The task
Quote each record exactly, please, leaving none out.

Listing
-- BEGIN --
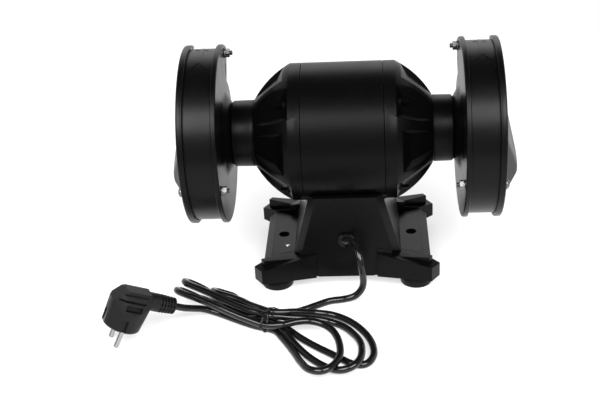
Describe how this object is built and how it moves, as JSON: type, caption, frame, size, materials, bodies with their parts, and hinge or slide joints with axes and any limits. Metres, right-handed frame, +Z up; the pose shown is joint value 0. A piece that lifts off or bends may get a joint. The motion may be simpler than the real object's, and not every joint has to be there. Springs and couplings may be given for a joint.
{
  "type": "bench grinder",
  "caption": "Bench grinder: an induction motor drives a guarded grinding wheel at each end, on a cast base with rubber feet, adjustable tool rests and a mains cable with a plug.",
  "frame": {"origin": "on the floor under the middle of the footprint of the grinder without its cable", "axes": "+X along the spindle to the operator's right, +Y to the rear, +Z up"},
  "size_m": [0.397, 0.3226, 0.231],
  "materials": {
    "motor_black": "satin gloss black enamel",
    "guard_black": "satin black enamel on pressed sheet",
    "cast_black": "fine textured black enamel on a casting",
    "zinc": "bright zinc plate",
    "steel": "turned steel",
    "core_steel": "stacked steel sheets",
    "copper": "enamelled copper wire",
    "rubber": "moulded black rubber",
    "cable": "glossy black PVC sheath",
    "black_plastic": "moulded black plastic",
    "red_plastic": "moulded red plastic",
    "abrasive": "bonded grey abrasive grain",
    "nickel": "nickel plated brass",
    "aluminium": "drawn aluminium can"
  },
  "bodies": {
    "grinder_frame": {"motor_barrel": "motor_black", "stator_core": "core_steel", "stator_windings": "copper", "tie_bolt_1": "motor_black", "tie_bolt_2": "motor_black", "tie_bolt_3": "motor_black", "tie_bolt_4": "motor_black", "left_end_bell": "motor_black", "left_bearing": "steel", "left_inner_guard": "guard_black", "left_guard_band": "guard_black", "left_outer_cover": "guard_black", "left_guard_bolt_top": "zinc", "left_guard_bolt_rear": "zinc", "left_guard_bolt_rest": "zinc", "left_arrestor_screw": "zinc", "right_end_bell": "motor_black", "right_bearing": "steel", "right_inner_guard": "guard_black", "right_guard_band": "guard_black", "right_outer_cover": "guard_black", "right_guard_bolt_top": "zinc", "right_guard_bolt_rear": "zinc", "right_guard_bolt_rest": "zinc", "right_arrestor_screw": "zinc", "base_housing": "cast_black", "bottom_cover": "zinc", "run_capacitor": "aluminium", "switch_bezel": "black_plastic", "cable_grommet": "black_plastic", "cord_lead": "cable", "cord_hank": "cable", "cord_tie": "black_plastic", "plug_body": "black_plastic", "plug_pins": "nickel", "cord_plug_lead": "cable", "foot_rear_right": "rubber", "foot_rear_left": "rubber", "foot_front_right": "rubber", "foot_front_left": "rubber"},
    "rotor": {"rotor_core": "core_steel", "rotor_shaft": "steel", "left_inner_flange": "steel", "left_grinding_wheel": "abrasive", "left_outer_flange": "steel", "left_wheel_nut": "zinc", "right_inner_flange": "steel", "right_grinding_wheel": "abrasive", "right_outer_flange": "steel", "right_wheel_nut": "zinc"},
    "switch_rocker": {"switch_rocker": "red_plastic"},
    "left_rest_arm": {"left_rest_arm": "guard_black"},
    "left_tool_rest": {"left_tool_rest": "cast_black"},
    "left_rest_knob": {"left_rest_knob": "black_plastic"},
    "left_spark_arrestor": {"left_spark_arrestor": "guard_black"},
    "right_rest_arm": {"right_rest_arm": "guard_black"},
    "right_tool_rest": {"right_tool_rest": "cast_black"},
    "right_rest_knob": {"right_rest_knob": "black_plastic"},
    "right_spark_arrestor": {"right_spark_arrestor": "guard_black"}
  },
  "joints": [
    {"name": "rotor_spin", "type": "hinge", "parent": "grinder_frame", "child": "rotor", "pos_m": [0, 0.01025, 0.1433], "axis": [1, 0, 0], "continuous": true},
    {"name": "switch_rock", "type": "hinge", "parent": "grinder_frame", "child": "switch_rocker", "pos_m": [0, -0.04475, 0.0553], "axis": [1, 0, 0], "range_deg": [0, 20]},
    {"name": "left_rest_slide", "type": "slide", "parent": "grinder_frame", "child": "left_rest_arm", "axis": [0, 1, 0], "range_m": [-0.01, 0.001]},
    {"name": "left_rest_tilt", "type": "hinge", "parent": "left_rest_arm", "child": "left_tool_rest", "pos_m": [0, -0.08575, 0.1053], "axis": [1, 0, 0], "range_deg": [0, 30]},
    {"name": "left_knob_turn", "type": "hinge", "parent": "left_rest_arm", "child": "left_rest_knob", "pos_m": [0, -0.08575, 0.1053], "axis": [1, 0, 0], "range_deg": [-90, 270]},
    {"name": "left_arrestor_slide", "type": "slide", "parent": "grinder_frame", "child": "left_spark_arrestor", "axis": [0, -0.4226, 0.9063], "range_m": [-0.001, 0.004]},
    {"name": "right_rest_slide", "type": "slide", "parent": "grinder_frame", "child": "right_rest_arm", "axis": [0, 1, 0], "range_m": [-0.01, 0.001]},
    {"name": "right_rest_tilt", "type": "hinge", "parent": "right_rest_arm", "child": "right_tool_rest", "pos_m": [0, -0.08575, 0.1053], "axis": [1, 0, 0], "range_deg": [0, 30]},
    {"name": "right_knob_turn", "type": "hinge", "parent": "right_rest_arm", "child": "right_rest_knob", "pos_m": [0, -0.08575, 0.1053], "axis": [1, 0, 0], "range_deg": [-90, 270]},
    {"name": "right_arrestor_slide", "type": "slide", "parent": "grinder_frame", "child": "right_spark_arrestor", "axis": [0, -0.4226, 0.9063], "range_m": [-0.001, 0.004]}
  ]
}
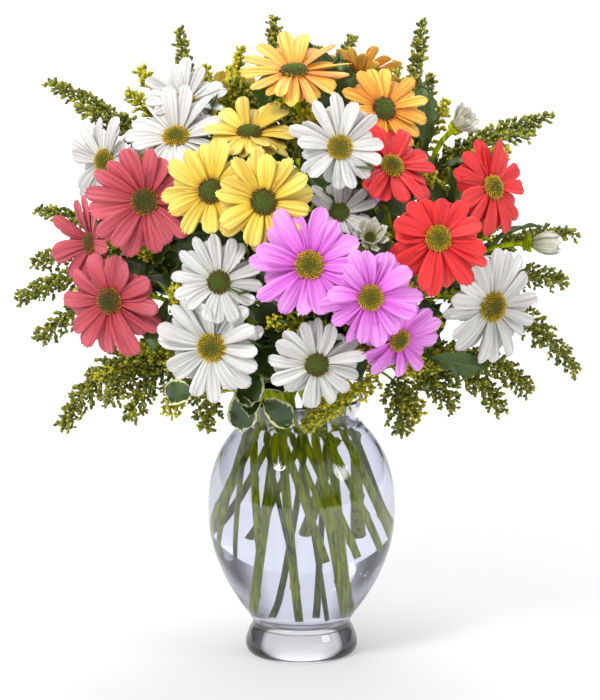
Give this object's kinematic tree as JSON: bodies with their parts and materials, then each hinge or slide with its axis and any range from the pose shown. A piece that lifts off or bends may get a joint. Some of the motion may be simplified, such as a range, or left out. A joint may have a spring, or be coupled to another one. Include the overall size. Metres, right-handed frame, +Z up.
-- END --
Final answer
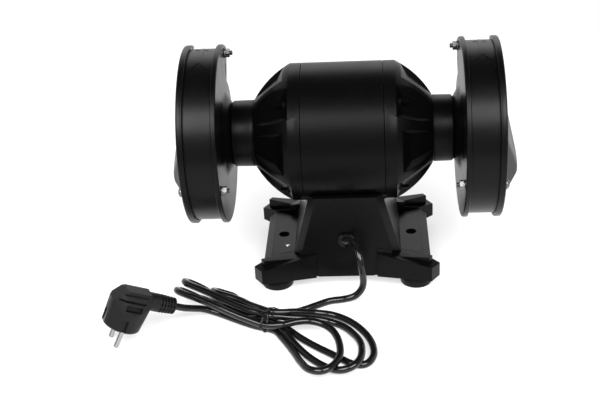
Describe how this object is built and how it moves, as JSON: type, caption, frame, size, materials, bodies with their parts, and hinge or slide joints with axes and any limits. Metres, right-handed frame, +Z up; the pose shown is joint value 0. A piece that lifts off or bends may get a joint. The motion may be simpler than the real object's, and not every joint has to be there. Springs and couplings may be given for a joint.
{
  "type": "bench grinder",
  "caption": "Bench grinder: an induction motor drives a guarded grinding wheel at each end, on a cast base with rubber feet, adjustable tool rests and a mains cable with a plug.",
  "frame": {"origin": "on the floor under the middle of the footprint of the grinder without its cable", "axes": "+X along the spindle to the operator's right, +Y to the rear, +Z up"},
  "size_m": [0.397, 0.3226, 0.231],
  "materials": {
    "motor_black": "satin gloss black enamel",
    "guard_black": "satin black enamel on pressed sheet",
    "cast_black": "fine textured black enamel on a casting",
    "zinc": "bright zinc plate",
    "steel": "turned steel",
    "core_steel": "stacked steel sheets",
    "copper": "enamelled copper wire",
    "rubber": "moulded black rubber",
    "cable": "glossy black PVC sheath",
    "black_plastic": "moulded black plastic",
    "red_plastic": "moulded red plastic",
    "abrasive": "bonded grey abrasive grain",
    "nickel": "nickel plated brass",
    "aluminium": "drawn aluminium can"
  },
  "bodies": {
    "grinder_frame": {"motor_barrel": "motor_black", "stator_core": "core_steel", "stator_windings": "copper", "tie_bolt_1": "motor_black", "tie_bolt_2": "motor_black", "tie_bolt_3": "motor_black", "tie_bolt_4": "motor_black", "left_end_bell": "motor_black", "left_bearing": "steel", "left_inner_guard": "guard_black", "left_guard_band": "guard_black", "left_outer_cover": "guard_black", "left_guard_bolt_top": "zinc", "left_guard_bolt_rear": "zinc", "left_guard_bolt_rest": "zinc", "left_arrestor_screw": "zinc", "right_end_bell": "motor_black", "right_bearing": "steel", "right_inner_guard": "guard_black", "right_guard_band": "guard_black", "right_outer_cover": "guard_black", "right_guard_bolt_top": "zinc", "right_guard_bolt_rear": "zinc", "right_guard_bolt_rest": "zinc", "right_arrestor_screw": "zinc", "base_housing": "cast_black", "bottom_cover": "zinc", "run_capacitor": "aluminium", "switch_bezel": "black_plastic", "cable_grommet": "black_plastic", "cord_lead": "cable", "cord_hank": "cable", "cord_tie": "black_plastic", "plug_body": "black_plastic", "plug_pins": "nickel", "cord_plug_lead": "cable", "foot_rear_right": "rubber", "foot_rear_left": "rubber", "foot_front_right": "rubber", "foot_front_left": "rubber"},
    "rotor": {"rotor_core": "core_steel", "rotor_shaft": "steel", "left_inner_flange": "steel", "left_grinding_wheel": "abrasive", "left_outer_flange": "steel", "left_wheel_nut": "zinc", "right_inner_flange": "steel", "right_grinding_wheel": "abrasive", "right_outer_flange": "steel", "right_wheel_nut": "zinc"},
    "switch_rocker": {"switch_rocker": "red_plastic"},
    "left_rest_arm": {"left_rest_arm": "guard_black"},
    "left_tool_rest": {"left_tool_rest": "cast_black"},
    "left_rest_knob": {"left_rest_knob": "black_plastic"},
    "left_spark_arrestor": {"left_spark_arrestor": "guard_black"},
    "right_rest_arm": {"right_rest_arm": "guard_black"},
    "right_tool_rest": {"right_tool_rest": "cast_black"},
    "right_rest_knob": {"right_rest_knob": "black_plastic"},
    "right_spark_arrestor": {"right_spark_arrestor": "guard_black"}
  },
  "joints": [
    {"name": "rotor_spin", "type": "hinge", "parent": "grinder_frame", "child": "rotor", "pos_m": [0, 0.01025, 0.1433], "axis": [1, 0, 0], "continuous": true},
    {"name": "switch_rock", "type": "hinge", "parent": "grinder_frame", "child": "switch_rocker", "pos_m": [0, -0.04475, 0.0553], "axis": [1, 0, 0], "range_deg": [0, 20]},
    {"name": "left_rest_slide", "type": "slide", "parent": "grinder_frame", "child": "left_rest_arm", "axis": [0, 1, 0], "range_m": [-0.01, 0.001]},
    {"name": "left_rest_tilt", "type": "hinge", "parent": "left_rest_arm", "child": "left_tool_rest", "pos_m": [0, -0.08575, 0.1053], "axis": [1, 0, 0], "range_deg": [0, 30]},
    {"name": "left_knob_turn", "type": "hinge", "parent": "left_rest_arm", "child": "left_rest_knob", "pos_m": [0, -0.08575, 0.1053], "axis": [1, 0, 0], "range_deg": [-90, 270]},
    {"name": "left_arrestor_slide", "type": "slide", "parent": "grinder_frame", "child": "left_spark_arrestor", "axis": [0, -0.4226, 0.9063], "range_m": [-0.001, 0.004]},
    {"name": "right_rest_slide", "type": "slide", "parent": "grinder_frame", "child": "right_rest_arm", "axis": [0, 1, 0], "range_m": [-0.01, 0.001]},
    {"name": "right_rest_tilt", "type": "hinge", "parent": "right_rest_arm", "child": "right_tool_rest", "pos_m": [0, -0.08575, 0.1053], "axis": [1, 0, 0], "range_deg": [0, 30]},
    {"name": "right_knob_turn", "type": "hinge", "parent": "right_rest_arm", "child": "right_rest_knob", "pos_m": [0, -0.08575, 0.1053], "axis": [1, 0, 0], "range_deg": [-90, 270]},
    {"name": "right_arrestor_slide", "type": "slide", "parent": "grinder_frame", "child": "right_spark_arrestor", "axis": [0, -0.4226, 0.9063], "range_m": [-0.001, 0.004]}
  ]
}
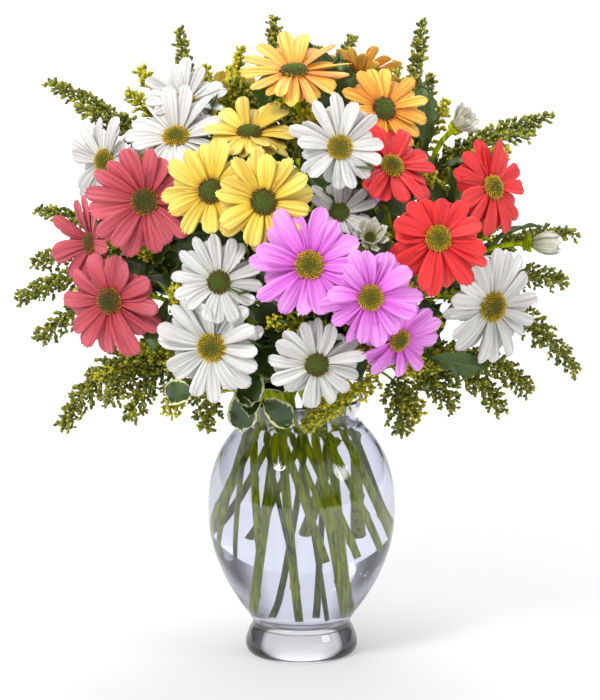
Give this object's kinematic tree as JSON: bodies with their parts and materials, then each hinge or slide with its axis and any range from the pose shown. A piece that lifts off or bends may get a joint. Some of the motion may be simplified, such as a range, or left out. A joint may have a spring, or be coupled to another one. Include the overall size. Metres, right-handed frame, +Z up.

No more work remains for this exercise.